(WHAT NEEDS TO BE DONE) Give back, unchanged, the line with "return parts", the line with "What OpenSCAD source", and every line between them, and no other line.

(PROVIDED MATERIAL)
§
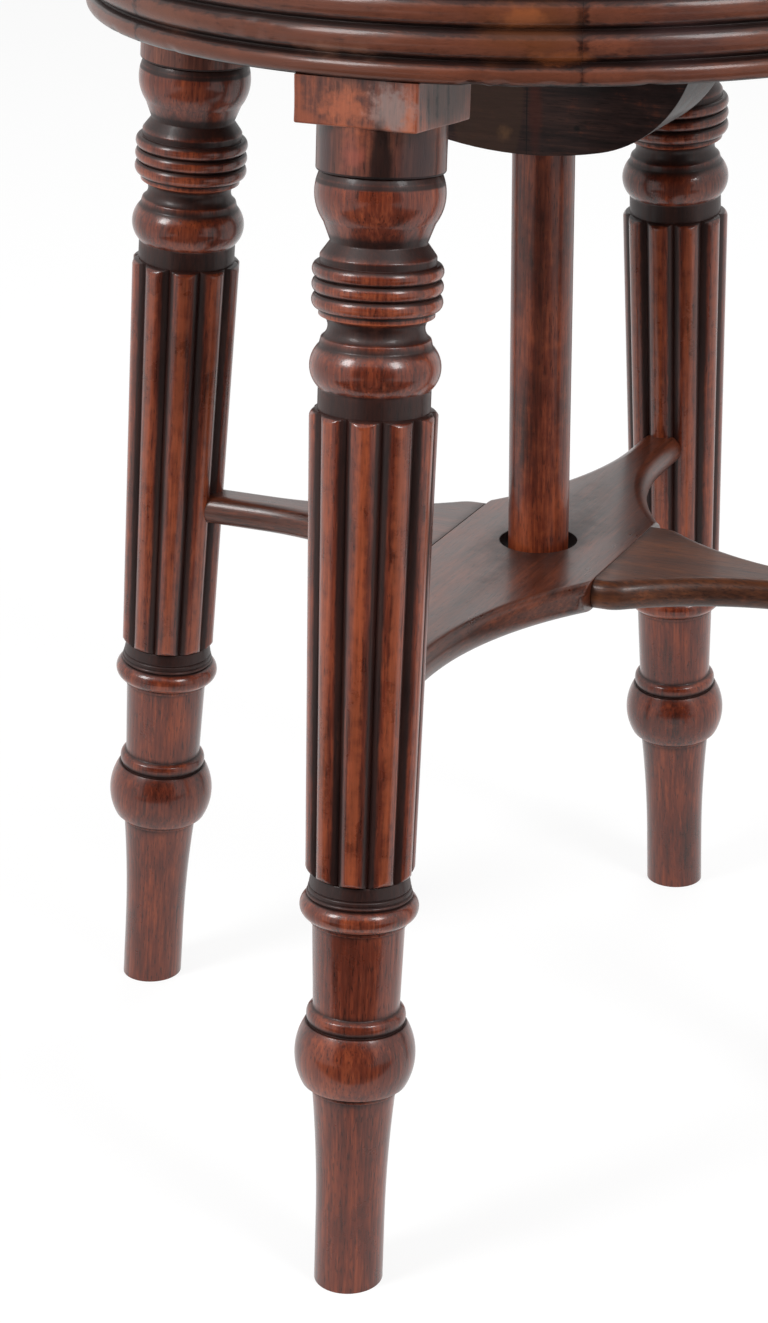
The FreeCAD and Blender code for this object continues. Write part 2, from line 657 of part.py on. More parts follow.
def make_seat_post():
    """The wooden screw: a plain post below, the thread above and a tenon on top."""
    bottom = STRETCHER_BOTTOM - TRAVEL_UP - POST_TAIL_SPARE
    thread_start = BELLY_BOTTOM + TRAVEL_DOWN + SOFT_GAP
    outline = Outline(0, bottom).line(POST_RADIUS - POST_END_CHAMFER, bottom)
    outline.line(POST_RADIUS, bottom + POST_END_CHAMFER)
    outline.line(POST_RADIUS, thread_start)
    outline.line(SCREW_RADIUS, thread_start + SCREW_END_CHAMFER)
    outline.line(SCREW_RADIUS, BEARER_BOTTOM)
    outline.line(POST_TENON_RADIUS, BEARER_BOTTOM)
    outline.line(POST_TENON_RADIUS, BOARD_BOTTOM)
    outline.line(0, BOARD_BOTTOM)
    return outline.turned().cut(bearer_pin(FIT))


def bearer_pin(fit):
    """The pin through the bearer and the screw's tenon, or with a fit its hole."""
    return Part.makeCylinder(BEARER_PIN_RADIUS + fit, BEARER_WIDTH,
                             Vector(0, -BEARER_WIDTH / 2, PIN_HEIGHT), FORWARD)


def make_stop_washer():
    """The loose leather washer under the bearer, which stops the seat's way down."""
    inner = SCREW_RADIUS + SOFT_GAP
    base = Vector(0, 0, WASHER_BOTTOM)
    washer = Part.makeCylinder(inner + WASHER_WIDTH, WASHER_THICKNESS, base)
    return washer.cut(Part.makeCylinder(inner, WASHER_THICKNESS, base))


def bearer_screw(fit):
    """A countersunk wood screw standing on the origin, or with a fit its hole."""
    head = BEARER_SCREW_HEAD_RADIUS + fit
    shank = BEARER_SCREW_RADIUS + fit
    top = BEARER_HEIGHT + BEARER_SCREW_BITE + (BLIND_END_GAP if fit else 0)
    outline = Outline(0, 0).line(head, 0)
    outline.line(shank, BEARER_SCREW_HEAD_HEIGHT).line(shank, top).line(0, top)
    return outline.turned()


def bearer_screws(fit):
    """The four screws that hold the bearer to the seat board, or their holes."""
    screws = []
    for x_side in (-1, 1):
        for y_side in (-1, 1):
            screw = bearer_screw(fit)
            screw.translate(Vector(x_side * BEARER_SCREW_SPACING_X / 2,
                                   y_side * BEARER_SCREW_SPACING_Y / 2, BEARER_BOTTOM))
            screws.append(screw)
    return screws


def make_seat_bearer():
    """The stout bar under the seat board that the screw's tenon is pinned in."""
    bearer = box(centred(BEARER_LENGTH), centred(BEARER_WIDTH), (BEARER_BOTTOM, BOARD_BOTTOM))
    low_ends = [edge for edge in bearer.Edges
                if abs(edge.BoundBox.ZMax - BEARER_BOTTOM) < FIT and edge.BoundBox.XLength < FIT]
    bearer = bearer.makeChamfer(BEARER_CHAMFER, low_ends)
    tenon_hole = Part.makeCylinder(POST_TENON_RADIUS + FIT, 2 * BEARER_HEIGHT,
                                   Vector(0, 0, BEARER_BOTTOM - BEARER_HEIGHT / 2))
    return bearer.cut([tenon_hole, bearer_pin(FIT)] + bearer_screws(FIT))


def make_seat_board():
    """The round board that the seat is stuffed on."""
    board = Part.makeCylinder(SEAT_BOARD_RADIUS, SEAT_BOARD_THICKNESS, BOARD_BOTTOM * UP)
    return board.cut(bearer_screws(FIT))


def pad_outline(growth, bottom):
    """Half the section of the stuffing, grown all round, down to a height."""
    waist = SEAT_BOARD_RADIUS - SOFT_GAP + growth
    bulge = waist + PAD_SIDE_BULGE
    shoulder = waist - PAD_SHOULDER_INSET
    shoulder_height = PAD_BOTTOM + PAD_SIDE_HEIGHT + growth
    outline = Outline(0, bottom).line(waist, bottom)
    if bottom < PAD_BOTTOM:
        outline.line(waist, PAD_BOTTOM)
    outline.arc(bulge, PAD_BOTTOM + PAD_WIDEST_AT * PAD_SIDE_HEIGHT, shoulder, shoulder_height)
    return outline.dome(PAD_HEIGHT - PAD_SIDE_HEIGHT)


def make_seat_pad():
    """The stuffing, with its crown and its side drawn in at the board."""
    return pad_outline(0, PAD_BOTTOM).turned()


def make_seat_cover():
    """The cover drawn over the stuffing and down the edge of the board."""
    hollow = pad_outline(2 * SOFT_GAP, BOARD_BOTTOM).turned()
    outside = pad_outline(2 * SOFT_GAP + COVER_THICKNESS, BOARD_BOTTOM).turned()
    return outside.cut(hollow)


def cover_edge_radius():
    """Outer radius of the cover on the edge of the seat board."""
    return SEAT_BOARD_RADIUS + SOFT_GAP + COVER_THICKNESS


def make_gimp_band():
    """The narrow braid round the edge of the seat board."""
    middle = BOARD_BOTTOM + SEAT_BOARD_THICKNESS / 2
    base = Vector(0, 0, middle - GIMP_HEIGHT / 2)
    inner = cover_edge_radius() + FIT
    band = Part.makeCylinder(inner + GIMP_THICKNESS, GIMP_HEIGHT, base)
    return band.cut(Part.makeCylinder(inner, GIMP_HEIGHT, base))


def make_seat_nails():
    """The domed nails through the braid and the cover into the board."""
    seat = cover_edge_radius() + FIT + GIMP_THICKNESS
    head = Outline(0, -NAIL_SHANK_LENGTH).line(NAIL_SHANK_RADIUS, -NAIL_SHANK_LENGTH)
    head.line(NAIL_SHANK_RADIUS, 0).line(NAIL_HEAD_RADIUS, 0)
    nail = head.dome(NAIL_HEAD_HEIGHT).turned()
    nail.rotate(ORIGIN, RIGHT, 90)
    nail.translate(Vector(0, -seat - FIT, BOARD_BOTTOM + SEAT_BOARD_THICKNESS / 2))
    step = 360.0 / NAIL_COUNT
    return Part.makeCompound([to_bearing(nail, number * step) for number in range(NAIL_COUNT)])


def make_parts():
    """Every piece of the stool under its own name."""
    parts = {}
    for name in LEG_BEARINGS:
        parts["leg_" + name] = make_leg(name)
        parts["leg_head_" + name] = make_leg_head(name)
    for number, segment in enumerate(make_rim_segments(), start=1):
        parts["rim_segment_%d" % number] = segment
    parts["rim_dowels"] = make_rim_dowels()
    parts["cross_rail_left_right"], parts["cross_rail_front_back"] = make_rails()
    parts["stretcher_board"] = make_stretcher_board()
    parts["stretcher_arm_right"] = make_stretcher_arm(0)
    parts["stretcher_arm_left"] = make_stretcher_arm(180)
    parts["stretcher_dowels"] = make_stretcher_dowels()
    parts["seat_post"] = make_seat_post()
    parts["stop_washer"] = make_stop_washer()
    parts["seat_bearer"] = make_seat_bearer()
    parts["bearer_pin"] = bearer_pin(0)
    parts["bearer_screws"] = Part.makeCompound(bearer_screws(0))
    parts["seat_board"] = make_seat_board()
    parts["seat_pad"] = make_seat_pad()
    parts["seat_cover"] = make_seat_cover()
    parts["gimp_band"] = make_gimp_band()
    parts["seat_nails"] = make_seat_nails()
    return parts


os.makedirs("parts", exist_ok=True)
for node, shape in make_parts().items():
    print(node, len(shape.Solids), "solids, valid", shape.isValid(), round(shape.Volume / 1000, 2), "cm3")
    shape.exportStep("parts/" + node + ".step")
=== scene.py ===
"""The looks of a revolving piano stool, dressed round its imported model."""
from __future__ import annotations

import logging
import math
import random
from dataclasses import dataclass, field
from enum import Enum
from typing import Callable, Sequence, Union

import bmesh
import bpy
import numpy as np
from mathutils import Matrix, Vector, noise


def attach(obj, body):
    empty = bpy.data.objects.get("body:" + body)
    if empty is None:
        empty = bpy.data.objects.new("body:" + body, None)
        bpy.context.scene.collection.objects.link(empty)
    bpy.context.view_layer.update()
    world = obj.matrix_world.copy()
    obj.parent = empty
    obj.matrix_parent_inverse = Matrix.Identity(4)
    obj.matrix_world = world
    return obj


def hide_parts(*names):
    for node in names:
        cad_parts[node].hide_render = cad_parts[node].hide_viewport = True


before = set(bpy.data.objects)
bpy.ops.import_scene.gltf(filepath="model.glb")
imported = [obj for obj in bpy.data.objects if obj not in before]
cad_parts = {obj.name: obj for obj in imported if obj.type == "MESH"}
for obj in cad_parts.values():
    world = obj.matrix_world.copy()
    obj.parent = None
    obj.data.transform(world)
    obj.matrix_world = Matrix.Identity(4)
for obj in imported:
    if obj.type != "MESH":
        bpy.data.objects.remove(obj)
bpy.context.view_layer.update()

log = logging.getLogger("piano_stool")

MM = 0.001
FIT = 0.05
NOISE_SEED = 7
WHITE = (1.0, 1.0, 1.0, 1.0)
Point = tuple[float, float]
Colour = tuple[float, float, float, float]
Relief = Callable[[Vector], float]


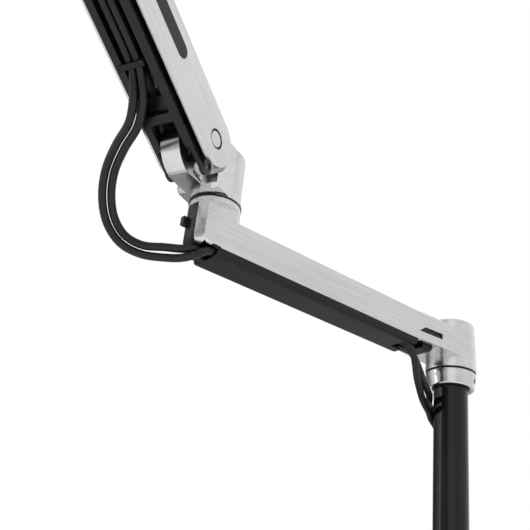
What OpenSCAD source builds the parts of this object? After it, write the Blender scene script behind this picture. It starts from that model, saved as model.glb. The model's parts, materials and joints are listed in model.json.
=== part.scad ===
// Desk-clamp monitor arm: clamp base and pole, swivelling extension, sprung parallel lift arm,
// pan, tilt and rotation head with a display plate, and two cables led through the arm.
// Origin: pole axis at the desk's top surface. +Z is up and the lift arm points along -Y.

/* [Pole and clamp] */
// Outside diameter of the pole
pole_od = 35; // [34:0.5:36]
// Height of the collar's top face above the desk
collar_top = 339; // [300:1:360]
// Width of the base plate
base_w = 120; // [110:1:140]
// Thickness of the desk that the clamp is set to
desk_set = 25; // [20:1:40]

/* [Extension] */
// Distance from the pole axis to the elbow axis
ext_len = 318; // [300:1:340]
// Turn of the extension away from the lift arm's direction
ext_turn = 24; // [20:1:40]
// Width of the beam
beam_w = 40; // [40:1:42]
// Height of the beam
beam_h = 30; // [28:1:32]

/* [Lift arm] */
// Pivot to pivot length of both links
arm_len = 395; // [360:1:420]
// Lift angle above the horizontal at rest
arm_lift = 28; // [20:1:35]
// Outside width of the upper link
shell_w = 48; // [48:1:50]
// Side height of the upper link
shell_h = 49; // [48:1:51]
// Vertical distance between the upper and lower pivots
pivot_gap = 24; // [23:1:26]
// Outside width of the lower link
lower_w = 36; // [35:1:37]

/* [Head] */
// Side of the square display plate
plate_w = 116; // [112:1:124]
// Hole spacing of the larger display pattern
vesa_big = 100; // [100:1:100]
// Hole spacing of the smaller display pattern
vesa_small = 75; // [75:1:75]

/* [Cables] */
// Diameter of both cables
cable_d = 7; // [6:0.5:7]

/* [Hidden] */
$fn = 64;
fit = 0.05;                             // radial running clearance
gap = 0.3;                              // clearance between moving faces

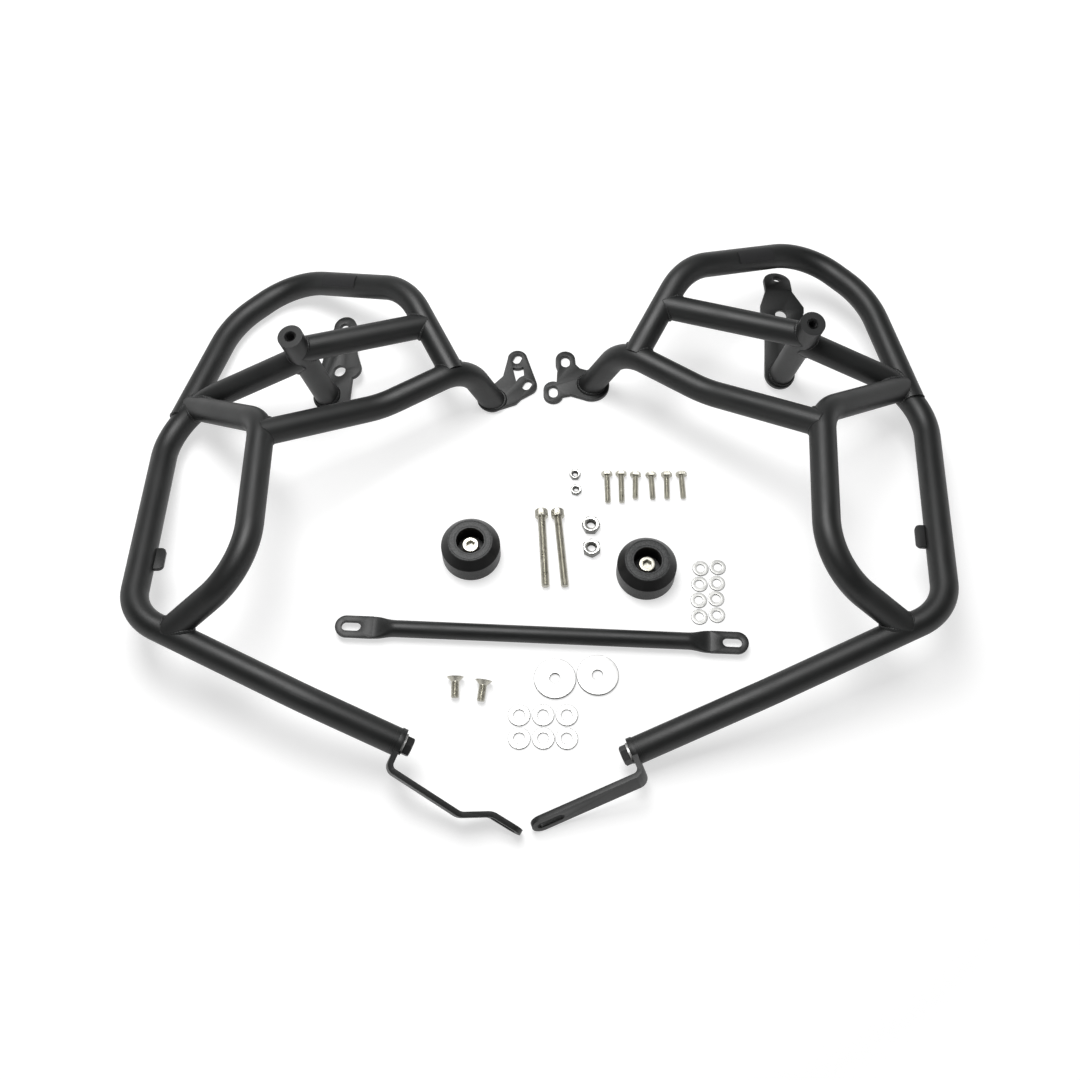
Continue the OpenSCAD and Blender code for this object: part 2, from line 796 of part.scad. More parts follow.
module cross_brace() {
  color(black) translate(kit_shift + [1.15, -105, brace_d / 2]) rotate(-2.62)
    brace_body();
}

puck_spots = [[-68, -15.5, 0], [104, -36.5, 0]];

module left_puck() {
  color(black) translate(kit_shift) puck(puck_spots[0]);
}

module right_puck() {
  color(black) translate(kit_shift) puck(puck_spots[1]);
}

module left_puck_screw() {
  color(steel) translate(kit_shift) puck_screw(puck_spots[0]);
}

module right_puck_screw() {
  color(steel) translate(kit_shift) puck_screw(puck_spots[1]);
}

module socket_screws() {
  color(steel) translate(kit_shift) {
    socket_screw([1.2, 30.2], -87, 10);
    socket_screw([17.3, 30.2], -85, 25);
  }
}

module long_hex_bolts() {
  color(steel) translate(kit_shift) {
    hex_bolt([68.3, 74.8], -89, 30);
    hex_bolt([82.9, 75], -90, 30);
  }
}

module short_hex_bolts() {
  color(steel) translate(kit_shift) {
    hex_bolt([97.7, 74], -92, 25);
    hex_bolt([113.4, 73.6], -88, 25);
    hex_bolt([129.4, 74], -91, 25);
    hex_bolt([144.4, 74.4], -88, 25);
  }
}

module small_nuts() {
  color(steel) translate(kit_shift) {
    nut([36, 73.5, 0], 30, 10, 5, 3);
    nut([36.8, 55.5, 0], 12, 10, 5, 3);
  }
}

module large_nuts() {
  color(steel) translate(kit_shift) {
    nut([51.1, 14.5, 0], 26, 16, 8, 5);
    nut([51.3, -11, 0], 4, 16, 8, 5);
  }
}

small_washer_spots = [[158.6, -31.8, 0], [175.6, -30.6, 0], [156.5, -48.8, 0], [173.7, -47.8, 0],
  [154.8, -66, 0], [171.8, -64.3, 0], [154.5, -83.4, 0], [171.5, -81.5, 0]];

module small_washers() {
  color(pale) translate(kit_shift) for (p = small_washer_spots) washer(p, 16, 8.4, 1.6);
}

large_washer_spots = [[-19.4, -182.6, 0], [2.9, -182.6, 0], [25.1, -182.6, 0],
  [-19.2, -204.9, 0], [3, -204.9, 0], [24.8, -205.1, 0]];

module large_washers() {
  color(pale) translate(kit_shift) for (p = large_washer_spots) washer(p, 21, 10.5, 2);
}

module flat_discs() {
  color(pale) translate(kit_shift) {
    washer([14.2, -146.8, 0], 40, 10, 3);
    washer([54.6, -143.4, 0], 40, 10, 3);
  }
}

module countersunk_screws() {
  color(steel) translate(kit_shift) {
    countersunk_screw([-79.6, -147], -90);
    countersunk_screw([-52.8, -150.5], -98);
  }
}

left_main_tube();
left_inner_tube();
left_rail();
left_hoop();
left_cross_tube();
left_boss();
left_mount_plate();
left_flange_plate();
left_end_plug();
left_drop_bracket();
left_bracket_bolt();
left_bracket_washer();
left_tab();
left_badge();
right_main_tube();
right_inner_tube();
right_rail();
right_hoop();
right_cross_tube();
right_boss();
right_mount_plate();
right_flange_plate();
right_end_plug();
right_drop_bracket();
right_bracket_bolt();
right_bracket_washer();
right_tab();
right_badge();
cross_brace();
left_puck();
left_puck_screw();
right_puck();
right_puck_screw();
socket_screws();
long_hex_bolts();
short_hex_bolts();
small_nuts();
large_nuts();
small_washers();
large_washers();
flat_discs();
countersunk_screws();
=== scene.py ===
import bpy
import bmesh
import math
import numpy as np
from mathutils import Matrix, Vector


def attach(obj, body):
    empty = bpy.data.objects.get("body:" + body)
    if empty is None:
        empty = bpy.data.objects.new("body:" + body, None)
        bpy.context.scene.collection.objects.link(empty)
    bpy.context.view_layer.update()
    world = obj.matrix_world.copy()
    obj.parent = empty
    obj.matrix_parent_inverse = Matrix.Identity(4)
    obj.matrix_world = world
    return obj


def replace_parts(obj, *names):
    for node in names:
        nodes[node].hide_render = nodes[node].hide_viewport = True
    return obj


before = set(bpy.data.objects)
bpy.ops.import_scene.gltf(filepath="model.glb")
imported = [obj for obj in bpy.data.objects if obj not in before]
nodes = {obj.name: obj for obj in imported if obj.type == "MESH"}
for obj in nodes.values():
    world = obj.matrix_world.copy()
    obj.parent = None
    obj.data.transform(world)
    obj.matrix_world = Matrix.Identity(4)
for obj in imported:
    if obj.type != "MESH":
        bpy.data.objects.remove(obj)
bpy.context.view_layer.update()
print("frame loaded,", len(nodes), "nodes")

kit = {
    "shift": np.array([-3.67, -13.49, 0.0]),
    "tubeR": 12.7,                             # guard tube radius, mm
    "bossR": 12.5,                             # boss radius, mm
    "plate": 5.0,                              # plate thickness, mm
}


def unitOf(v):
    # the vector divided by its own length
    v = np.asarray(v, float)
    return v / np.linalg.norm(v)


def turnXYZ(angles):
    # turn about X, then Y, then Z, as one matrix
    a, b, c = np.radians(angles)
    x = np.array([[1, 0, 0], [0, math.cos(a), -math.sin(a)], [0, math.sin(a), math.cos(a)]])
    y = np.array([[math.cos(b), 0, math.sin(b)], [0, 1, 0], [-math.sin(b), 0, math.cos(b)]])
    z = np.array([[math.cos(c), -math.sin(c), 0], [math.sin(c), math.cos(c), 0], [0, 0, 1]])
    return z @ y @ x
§
(SOLUTION)
    return parts


os.makedirs("parts", exist_ok=True)
for node, shape in make_parts().items():
    print(node, len(shape.Solids), "solids, valid", shape.isValid(), round(shape.Volume / 1000, 2), "cm3")
    shape.exportStep("parts/" + node + ".step")
=== scene.py ===
"""The looks of a revolving piano stool, dressed round its imported model."""
from __future__ import annotations

import logging
import math
import random
from dataclasses import dataclass, field
from enum import Enum
from typing import Callable, Sequence, Union

import bmesh
import bpy
import numpy as np
from mathutils import Matrix, Vector, noise


def attach(obj, body):
    empty = bpy.data.objects.get("body:" + body)
    if empty is None:
        empty = bpy.data.objects.new("body:" + body, None)
        bpy.context.scene.collection.objects.link(empty)
    bpy.context.view_layer.update()
    world = obj.matrix_world.copy()
    obj.parent = empty
    obj.matrix_parent_inverse = Matrix.Identity(4)
    obj.matrix_world = world
    return obj


def hide_parts(*names):
    for node in names:
        cad_parts[node].hide_render = cad_parts[node].hide_viewport = True


before = set(bpy.data.objects)
bpy.ops.import_scene.gltf(filepath="model.glb")
imported = [obj for obj in bpy.data.objects if obj not in before]
cad_parts = {obj.name: obj for obj in imported if obj.type == "MESH"}
for obj in cad_parts.values():
    world = obj.matrix_world.copy()
    obj.parent = None
    obj.data.transform(world)
    obj.matrix_world = Matrix.Identity(4)
for obj in imported:
    if obj.type != "MESH":
        bpy.data.objects.remove(obj)
bpy.context.view_layer.update()

log = logging.getLogger("piano_stool")

MM = 0.001
FIT = 0.05
NOISE_SEED = 7
WHITE = (1.0, 1.0, 1.0, 1.0)
Point = tuple[float, float]
Colour = tuple[float, float, float, float]
Relief = Callable[[Vector], float]


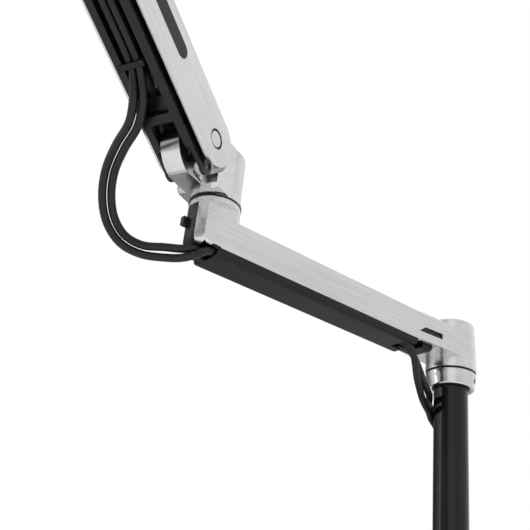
What OpenSCAD source builds the parts of this object? After it, write the Blender scene script behind this picture. It starts from that model, saved as model.glb. The model's parts, materials and joints are listed in model.json.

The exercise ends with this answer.